Ou aquele que começa o seguimento seguro de sua incapacidade de realizá-lo e, embora certo de sua falta de virtude e mérito, vai diminuindo a si mesmo a cada curva de suas misérias interiores, até que no final sobre só o fio de uma única certeza: a de que nada fez para vencer o desafio, tendo sido conduzido pela Graça até o fim, por não crer-se capaz jamais de realizar aquilo que nunca poderia chegar a alcançar por força própria?

O homem indigno, ciente de sua condição lastimável, é, para si: um promotor implacável, um réu que não advoga a própria defesa; um juiz que não sentencia contra si mesmo para além ou aquém da Lei Divina e que não condena a própria causa com uma pena de última instância, coisa que é da competência só da Magistratura Divina; e, por fim, é para todos os demais, um júri atento, sem prejulgamentos, alguém que enxerga na absolvição uma oportunidade de recomeço e na pena aplicada - com dor e sem sentimento de vingança - um remédio necessário para o bem da alma.

Por esta razão costuma-se dizer que era idéia fixa do homem indigno: “a penitência e mortificação mais honesta e perfeita têm origem na aceitação resignada das contrariedades cotidianas. Nelas, não há a menor possibilidade de existir o orgulho espiritual, que provém da ambição de viver sem pecar. A santidade, não é ausência de pecado, é estado permanente de compungir-se por não conseguir fazer da melhor maneira o que deveria ser feito e ter facilidade para fazer da pior maneira aquilo que não deveria ser feito!”.

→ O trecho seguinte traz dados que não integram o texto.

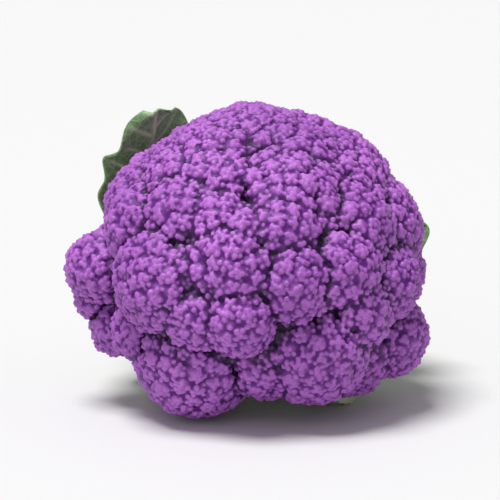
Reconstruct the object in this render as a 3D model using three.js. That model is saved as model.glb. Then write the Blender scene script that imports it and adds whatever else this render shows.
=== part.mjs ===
// A purple cauliflower head, as picked and trimmed. It rests on its cut stem and on its front florets,
// so its growth axis leans forward. Millimetres, +Z up, the front of the head faces -Y.
// The origin is the middle of the stem's flat cut face.
import * as THREE from "three";

const { degToRad } = THREE.MathUtils;

// Driving dimensions of the whole head.
const LEAN = degToRad(20);
const HEAD_CENTRE_HEIGHT = 58;
const CURD_RADIUS = 62;
const CURD_RISE = 58.5;
const CURD_DETAIL = 14;

const STEM_RADIUS = 21;
const STEM_TOP_HEIGHT = 17.7;
const STEM_TOP_RADIUS = 22;
const STEM_SIDES = 24;
const STEM_RIB = 0.8;
const STEM_RIBS = 8;

// The curd sits this far above the stem's top, so that the two solids only just miss each other.
const JOIN_GAP = 0.3;
const CURD_BASE_HEIGHT = STEM_TOP_HEIGHT + JOIN_GAP;

const CURD_COLOUR = "#7f4797";
const STEM_COLOUR = "#d5d6c6";
const LEAF_COLOUR = "#5f8a57";
const STALK_COLOUR = "#a9bd8c";

// The underside of the curd below its widest ring, as [radius, height] from the stem outwards.
const UNDERSIDE = [
  [26, CURD_BASE_HEIGHT],
  [38, 21],
  [50, 31],
  [58, 44],
  [CURD_RADIUS, HEAD_CENTRE_HEIGHT],
];

// Florets as [azimuth from the front towards +X, elevation above the widest ring, radius, bulge].
// The bulge is how far a floret stands proud of the curd between the florets.
const FLORETS = [
  // The lowest ring, front to back.
  [-30, -19.5, 25, 13.5],
  [27, -9, 23, 13],
  [68, -18, 17, 18],
  [50, -22, 17, 12],
  [-72, -17, 11, 12],
  [-82, -8, 9, 13],
  [-82, 5, 15, 14],
  [-54, -10, 14, 7],
  [6, -14, 18, 5],
  [-110, -7, 22, 9],
  [98, -6, 22, 9],
  [128, -7, 22, 8],
  [162, -6, 24, 8],
  [-165, -7, 24, 8],
  [-138, -6, 22, 8],
  // The ring above it.
  [-6, 12, 16, 8.5],
  [-43, 19, 24, 10],
  [-23, 11, 16, 7],
  [44, 5, 18, 8.5],
  [66, 7, 19, 8.5],
  [42, 23, 21, 7.5],
  [18, 25, 19, 7],
  [96, 18, 26, 8.5],
  [124, 18, 26, 7.5],
  [150, 20, 26, 7],
  [178, 20, 28, 7],
  [-152, 20, 28, 7],
  [-126, 18, 26, 7],
  [-103, 28, 22, 5],
  [-72, 32, 18, 7.5],
  [-11, 32, 24, 7],
  // The shoulder of the dome.
  [-50, 46, 22, 6],
  [-24, 49, 18, 5],
  [-6, 47, 10, 5.5],
  [17, 47, 21, 6],
  [36, 60, 30, 6.5],
  [66, 36, 24, 6.5],
  [88, 46, 26, 6],
  [116, 40, 32, 8],
  [146, 46, 32, 6],
  [-176, 50, 34, 7],
  [-146, 46, 30, 4],
  [-114, 50, 28, 3.5],
  [-80, 56, 24, 5],
  [-45, 66, 26, 5],
  // The crown.
  [-104, 72, 28, 6],
  [170, 72, 34, 7],
  [95, 70, 28, 6],
];

// A point given by its azimuth from the front, its distance from the growth axis and its height along it.
function onHead(azimuth, radius, height) {
  return new THREE.Vector3(radius * Math.sin(azimuth), -radius * Math.cos(azimuth), height);
}

// How far the bare curd reaches from the head's centre at each elevation.
function bareReach(elevation) {
  if (elevation >= 0) {
    return 1 / Math.hypot(Math.cos(elevation) / CURD_RADIUS, Math.sin(elevation) / CURD_RISE);
  }
  const reaches = UNDERSIDE.map(([radius, height]) => {
    const drop = height - HEAD_CENTRE_HEIGHT;
    return { elevation: Math.atan2(drop, radius), reach: Math.hypot(radius, drop) };
  });
  const next = reaches.findIndex((point) => point.elevation >= elevation);
  if (next <= 0) return reaches[0].reach;
  const [low, high] = [reaches[next - 1], reaches[next]];
  const share = (elevation - low.elevation) / (high.elevation - low.elevation);
  return THREE.MathUtils.lerp(low.reach, high.reach, share);
}

const floretBalls = FLORETS.map(([azimuth, elevation, radius, bulge]) => {
  const tilt = degToRad(elevation);
  const direction = onHead(degToRad(azimuth), Math.cos(tilt), Math.sin(tilt));
  const centre = direction.multiplyScalar(bareReach(tilt) + bulge - radius);
  return { centre, radius };
});

// How far the curd with its florets reaches from the head's centre in one direction.
function curdReach(direction) {
  let reach = bareReach(Math.asin(direction.z));
  for (const { centre, radius } of floretBalls) {
    const along = direction.dot(centre);
    const inside = radius * radius - centre.lengthSq() + along * along;
    if (inside > 0) reach = Math.max(reach, along + Math.sqrt(inside));
  }
  const drop = HEAD_CENTRE_HEIGHT - CURD_BASE_HEIGHT;
  return direction.z < 0 ? Math.min(reach, drop / -direction.z) : reach;
}

function curdGeometry() {
  const geometry = new THREE.IcosahedronGeometry(1, CURD_DETAIL);
  const points = geometry.getAttribute("position");
  const direction = new THREE.Vector3();
  for (let i = 0; i < points.count; i++) {
    direction.fromBufferAttribute(points, i).normalize();
    const reach = curdReach(direction);
    points.setXYZ(i, direction.x * reach, direction.y * reach, direction.z * reach);
  }
  geometry.translate(0, 0, HEAD_CENTRE_HEIGHT);
  geometry.computeVertexNormals();
  return geometry;
}

// Joins rings of points, each with the same count and running anticlockwise as seen from the last ring,
// into one closed body with a fan over each end.
function closedRings(rings) {
  const sides = rings[0].length;
  const middles = [rings[0], rings.at(-1)].map((ring) => {
    const sum = ring.reduce((total, point) => total.add(point), new THREE.Vector3());
    return sum.divideScalar(sides);
  });
  const points = [...rings.flat(), ...middles];
  const firstMiddle = rings.length * sides;
  const faces = [];
  for (let side = 0; side < sides; side++) {
    const next = (side + 1) % sides;
    for (let ring = 0; ring < rings.length - 1; ring++) {
      const [a, b] = [ring * sides + side, ring * sides + next];
      faces.push(a, b, b + sides, a, b + sides, a + sides);
    }
    const last = (rings.length - 1) * sides;
    faces.push(firstMiddle, next, side);
    faces.push(firstMiddle + 1, last + side, last + next);
  }
  const geometry = new THREE.BufferGeometry().setFromPoints(points);
  geometry.setIndex(faces);
  geometry.computeVertexNormals();
  return geometry;
}

// The stem is built standing on the ground, because its cut face is level while its axis leans.
function stemGeometry() {
  const ribbed = (angle) => STEM_RIB * Math.cos(STEM_RIBS * angle);
  const bottom = [];
  const top = [];
  for (let side = 0; side < STEM_SIDES; side++) {
    const angle = (2 * Math.PI * side) / STEM_SIDES;
    const low = STEM_RADIUS + ribbed(angle);
    const high = STEM_TOP_RADIUS;
    bottom.push(new THREE.Vector3(low * Math.cos(angle), low * Math.sin(angle), 0));
    const point = new THREE.Vector3(high * Math.cos(angle), high * Math.sin(angle), STEM_TOP_HEIGHT);
    top.push(point.applyAxisAngle(new THREE.Vector3(1, 0, 0), LEAN));
  }
  return closedRings([bottom, top]);
}

// The line that every leaf and every trimmed stalk follows up the outside of the head,
// as [distance from the growth axis, height along it].
const LEAF_LINE = [
  [28.4, 8.5],
  [40, 13.5],
  [52, 20],
  [63, 29],
  [71, 40],
  [75, 54],
  [74, 70],
  [69, 86],
  [62, 102],
];
const LEAF_SIDES = 12;
const LEAF_STEPS = 16;

// The stem and the leaf stalks are cut by one level stroke, which leaves the stalks just off the ground.
const STALK_FOOT_RADIUS = 27.2;
const STALK_FOOT_CLEARANCE = 1.8;
const STALK_CUT_HEIGHT = 0.4;

// The height along the growth axis of the level cut, at one azimuth and distance from the axis.
function levelCut(azimuth, radius) {
  return radius * Math.cos(azimuth) * Math.tan(LEAN) + STALK_CUT_HEIGHT / Math.cos(LEAN);
}

function leafLine(azimuth, flare) {
  const footHeight = levelCut(azimuth, STALK_FOOT_RADIUS) + STALK_FOOT_CLEARANCE;
  const points = [new THREE.Vector3(STALK_FOOT_RADIUS, footHeight, 0)];
  LEAF_LINE.forEach(([radius, height], i) => {
    const share = (i + 1) / LEAF_LINE.length;
    points.push(new THREE.Vector3(radius + flare * share ** 4, height, 0));
  });
  return new THREE.CatmullRomCurve3(points);
}

// Reads evenly spaced values at a share of the way along them.
function smoothValue(values, share) {
  const curve = new THREE.CatmullRomCurve3(values.map((value, i) => new THREE.Vector3(i, value, 0)));
  return curve.getPoint(share).y;
}

// A leaf or a trimmed stalk. reach is the share of the leaf line that it covers, and flare is how far
// its tip leans away from the head. Widths and thicknesses run evenly from its foot to its tip.
// Its section follows the curve of the head, so both its edges keep the same distance from the axis.
function leafGeometry({ azimuthDegrees, reach, flare, widths, thicknesses }) {
  const azimuth = degToRad(azimuthDegrees);
  const line = leafLine(azimuth, flare);
  const rings = [];
  for (let step = 0; step <= LEAF_STEPS; step++) {
    const share = step / LEAF_STEPS;
    const at = line.getPointAt(share * reach);
    const along = line.getTangentAt(share * reach);
    const halfWidth = smoothValue(widths, share) / 2;
    const halfThickness = smoothValue(thicknesses, share) / 2;
    const ring = [];
    for (let side = 0; side < LEAF_SIDES; side++) {
      const angle = (2 * Math.PI * side) / LEAF_SIDES;
      const out = halfThickness * Math.sin(angle);
      const radius = at.x + along.y * out;
      const turned = azimuth - (halfWidth * Math.cos(angle)) / at.x;
      const height = Math.max(at.y - along.x * out, levelCut(turned, radius));
      ring.push(onHead(turned, radius, height));
    }
    rings.push(ring);
  }
  return closedRings(rings);
}

const LEAF_WIDTHS = [16, 17, 18, 20, 30, 44, 50, 40, 12];
const LEAF_THICKNESSES = [8, 8, 7.5, 7, 6, 4.5, 3.5, 3, 2];
const STALK_WIDTHS = [16, 17, 18, 19, 18];
const STALK_THICKNESSES = [8, 8, 7.5, 7.5, 6.5];

const leaf = (azimuthDegrees, reach, flare) => ({
  azimuthDegrees,
  reach,
  flare,
  widths: LEAF_WIDTHS,
  thicknesses: LEAF_THICKNESSES,
});

const trimmedStalk = (azimuthDegrees, reach) => ({
  azimuthDegrees,
  reach,
  flare: 0,
  widths: STALK_WIDTHS,
  thicknesses: STALK_THICKNESSES,
});

const LEAVES = {
  leaf_rear_left: leaf(-145, 0.97, 6),
  leaf_rear: leaf(172, 0.8, 16),
  leaf_rear_right: leaf(132, 0.68, 8),
};

const TRIMMED_STALKS = {
  trimmed_stalk_left_front: trimmedStalk(-64, 0.2),
  trimmed_stalk_left: trimmedStalk(-104, 0.34),
  trimmed_stalk_right: trimmedStalk(93, 0.32),
  trimmed_stalk_right_front: trimmedStalk(58, 0.2),
};

function material(color, roughness) {
  return new THREE.MeshStandardMaterial({ color, roughness, metalness: 0 });
}

function namedMesh(name, geometry, finish) {
  const mesh = new THREE.Mesh(geometry, finish);
  mesh.name = name;
  return mesh;
}

const leaningHead = new THREE.Group();
leaningHead.rotation.x = LEAN;
leaningHead.add(namedMesh("curd", curdGeometry(), material(CURD_COLOUR, 0.75)));
for (const [name, shape] of Object.entries(LEAVES)) {
  leaningHead.add(namedMesh(name, leafGeometry(shape), material(LEAF_COLOUR, 0.55)));
}
for (const [name, shape] of Object.entries(TRIMMED_STALKS)) {
  leaningHead.add(namedMesh(name, leafGeometry(shape), material(STALK_COLOUR, 0.5)));
}

const cauliflower = new THREE.Group();
cauliflower.add(leaningHead);
cauliflower.add(namedMesh("stem", stemGeometry(), material(STEM_COLOUR, 0.6)));

export default cauliflower;
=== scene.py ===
import math
import random

import bmesh
import bpy
import numpy as np
from bpy.props import FloatProperty, FloatVectorProperty, IntProperty, PointerProperty
from mathutils import Matrix, Vector
from mathutils.kdtree import KDTree


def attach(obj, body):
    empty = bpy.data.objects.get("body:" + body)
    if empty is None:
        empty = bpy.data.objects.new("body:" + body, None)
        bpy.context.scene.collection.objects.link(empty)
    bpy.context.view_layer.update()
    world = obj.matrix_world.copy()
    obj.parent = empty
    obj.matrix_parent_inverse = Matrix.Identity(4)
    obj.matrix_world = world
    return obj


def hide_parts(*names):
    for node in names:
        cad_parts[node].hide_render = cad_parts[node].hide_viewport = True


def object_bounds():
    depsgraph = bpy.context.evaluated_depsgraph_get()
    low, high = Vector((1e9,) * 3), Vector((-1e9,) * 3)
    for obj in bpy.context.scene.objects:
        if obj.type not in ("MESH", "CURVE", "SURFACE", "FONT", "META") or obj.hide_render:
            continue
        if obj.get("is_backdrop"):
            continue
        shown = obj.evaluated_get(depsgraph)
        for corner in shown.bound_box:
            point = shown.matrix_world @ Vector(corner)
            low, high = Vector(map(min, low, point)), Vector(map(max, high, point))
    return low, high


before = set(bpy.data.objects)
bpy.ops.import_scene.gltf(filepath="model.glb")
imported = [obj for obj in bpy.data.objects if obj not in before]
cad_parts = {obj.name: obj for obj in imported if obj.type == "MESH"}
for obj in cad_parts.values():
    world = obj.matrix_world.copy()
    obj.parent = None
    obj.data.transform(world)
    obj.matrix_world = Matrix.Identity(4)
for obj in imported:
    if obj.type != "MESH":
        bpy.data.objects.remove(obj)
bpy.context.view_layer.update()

bl_info = {
    "name": "Purple Cauliflower",
    "version": (1, 0, 0),
    "blender": (4, 5, 0),
    "location": "View3D > Sidebar > Cauliflower",
    "description": "Grows a purple cauliflower head with its stem, leaf stalks and small rear leaves",
    "category": "Add Mesh",
}

# The head is grown upright about its own axis and then leans forward over its cut stem.
# The origin is the middle of the stem's cut face, the front of the head faces -Y.
MM = 0.001
LEAN = math.radians(20)
LEANING = Matrix.Rotation(LEAN, 4, "X")
HEAD_CENTRE = Vector((0, 0, 0.058))
CURD_RADIUS = 0.062
CURD_RISE = 0.0585
GOLDEN_ANGLE = math.pi * (3 - math.sqrt(5))

# The underside of the curd below its widest ring, as (distance from the axis, height).
UNDERSIDE = [(0.026, 0.018), (0.038, 0.021), (0.050, 0.031), (0.058, 0.044), (CURD_RADIUS, HEAD_CENTRE.z)]

# Where the branches fan out from, on the head's axis.
ROOT_HEIGHT = 0.012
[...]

Conclusão. Uma coisa é certa... Este tal homem indigno - do “causo” acima - pode não possuir dignidade nenhuma, como ele próprio vaticina sem escrúpulos contra si mesmo, mas, uma coisa é incontestável: na franqueza crua como rasga a sua consciência, ele vai atravessando os desafios de sua vocação e perseverando em meio aos escombros da própria existência, enquanto os demais vão pulando de galho em galho, culpando a Deus e o mundo – ou condenando a si mesmos em última instância sem autoridade legítima para isto – pelo fato de não conseguirem amar menos a si próprios para amar mais a Deus e ao próximo.